• The problem: Search the material for the word "object" and report each line where it turns up.

####################

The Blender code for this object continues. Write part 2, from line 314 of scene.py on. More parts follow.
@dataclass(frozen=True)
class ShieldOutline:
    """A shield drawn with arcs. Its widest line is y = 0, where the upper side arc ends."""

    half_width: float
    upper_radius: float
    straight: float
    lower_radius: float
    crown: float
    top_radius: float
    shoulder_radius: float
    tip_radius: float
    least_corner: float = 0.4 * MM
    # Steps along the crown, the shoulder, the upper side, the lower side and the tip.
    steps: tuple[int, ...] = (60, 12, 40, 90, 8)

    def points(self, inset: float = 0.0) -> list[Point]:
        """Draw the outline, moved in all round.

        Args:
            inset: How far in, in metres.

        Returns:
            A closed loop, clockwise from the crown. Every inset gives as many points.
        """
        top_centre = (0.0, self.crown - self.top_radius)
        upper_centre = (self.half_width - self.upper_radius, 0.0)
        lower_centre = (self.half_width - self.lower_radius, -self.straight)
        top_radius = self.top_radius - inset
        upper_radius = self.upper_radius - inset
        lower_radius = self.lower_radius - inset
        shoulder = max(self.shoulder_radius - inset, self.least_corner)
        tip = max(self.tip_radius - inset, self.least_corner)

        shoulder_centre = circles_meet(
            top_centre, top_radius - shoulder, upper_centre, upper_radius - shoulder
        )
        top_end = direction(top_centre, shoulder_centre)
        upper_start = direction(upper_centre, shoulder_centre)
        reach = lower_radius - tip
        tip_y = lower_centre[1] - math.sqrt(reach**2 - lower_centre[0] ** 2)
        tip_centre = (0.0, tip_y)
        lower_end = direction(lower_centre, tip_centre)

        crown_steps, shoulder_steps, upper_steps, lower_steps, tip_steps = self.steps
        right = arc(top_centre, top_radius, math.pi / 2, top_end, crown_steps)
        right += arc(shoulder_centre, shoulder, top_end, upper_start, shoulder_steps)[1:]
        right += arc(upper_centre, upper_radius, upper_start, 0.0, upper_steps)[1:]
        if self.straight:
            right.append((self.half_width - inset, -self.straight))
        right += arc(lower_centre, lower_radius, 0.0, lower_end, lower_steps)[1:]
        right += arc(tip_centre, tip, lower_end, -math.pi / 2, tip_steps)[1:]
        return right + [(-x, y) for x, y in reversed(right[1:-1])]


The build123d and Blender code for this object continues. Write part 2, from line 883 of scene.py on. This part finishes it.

####################

• Full output:
The Blender code for this object continues. Write part 2, from line 314 of scene.py on. More parts follow.
The build123d and Blender code for this object continues. Write part 2, from line 883 of scene.py on. This part finishes it.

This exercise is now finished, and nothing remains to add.